Gare Tapupkram Producers Company now has an office, and its accounts are audited by a chartered accountant. Says Sukhdev Ram Rathia, an Adivasi with four acres pledged to the firm, “We still farm on our land. But why should someone take our land away and reap the benefits? We will take care of the land and the earth better because it is ours. And we will help the government if they want coal mining.”

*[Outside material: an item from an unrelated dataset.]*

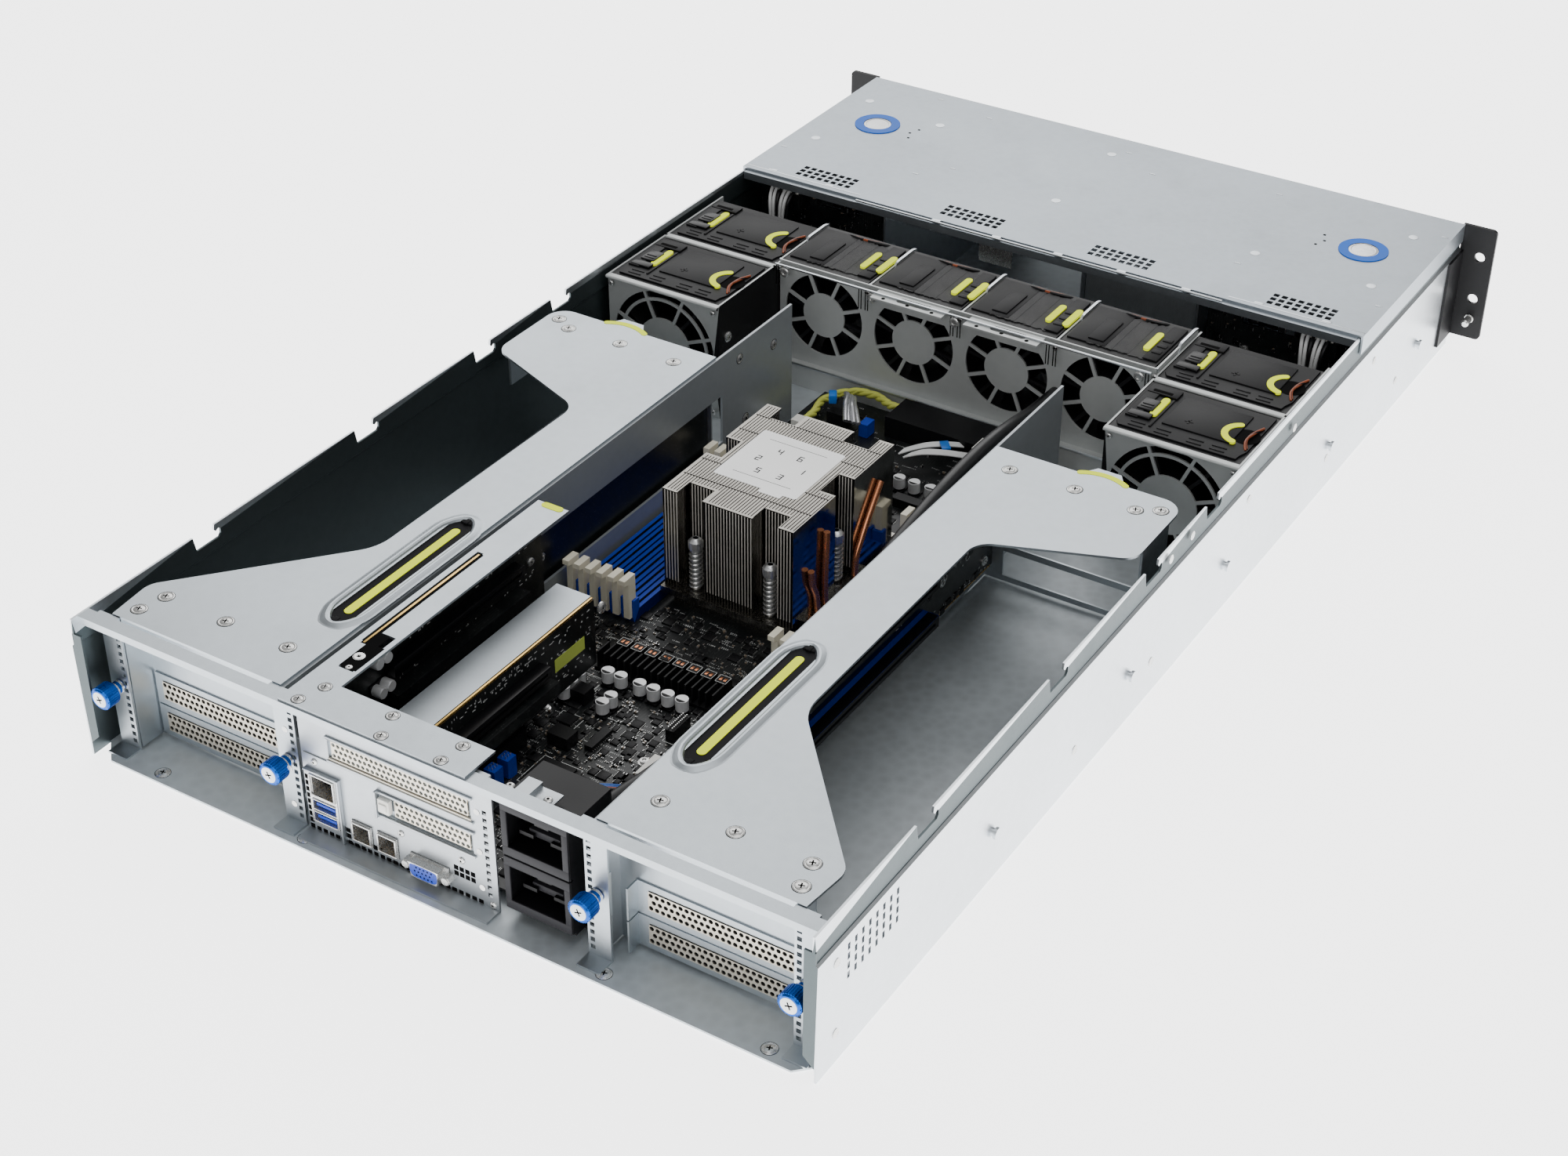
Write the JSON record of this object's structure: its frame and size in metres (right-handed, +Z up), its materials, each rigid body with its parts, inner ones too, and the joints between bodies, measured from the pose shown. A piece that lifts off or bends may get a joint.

Apart from setting up own firm, villagers have also been holding a “coal satyagraha” on October 2 every year. “Earlier, we would break the coal law, in a small way. We would dig up a little coal from the earth, and ask the administration to accept it. In 2015, this became larger, with villagers deciding to extract a little coal everyday to make their point. On the last Sunday of every month, we have a meeting and decide the future course of action. If the government truly believes in Make In India, then this is it,” Patel says.
A district official, who did not want to be named, said they were treading with care. “We are looking at their proposal, but running a coal mine is not as simple as they think. However, we have to look at any such company, which seems to have the backing of villagers, carefully, as these issues can become law and order ones,” he said.
One of the earliest protests against land acquisition in this region was in January 2008, at a public hearing held over a Jindal Steel and Power proposal to acquire 1,200 acres in Gare and five nearby villages. Villages argued that no norms for calling such a meeting had been followed. The lathicharge that followed left many injured.
Rajesh Tripathi, an activist, said the villagers initially filed an appeal with the Bilaspur High Court. This was then transferred to the NGT when it came into being, and eventually the public hearing was cancelled.
A similar public hearing in 2013 for land in the same Gare Pelma 4/6 coal block had to be cancelled too following protests.
The agitation catapulted Gare to the heart of protests against land acquisition across Raigarh. Says Patel, “Anywhere one looked, land rich in coal was getting acquired for prices as low as Rs 10,000 an acre, and the villagers were powerless. Even if that has improved recently, any villager here whose land is acquired doesn’t get anything close to the market value.”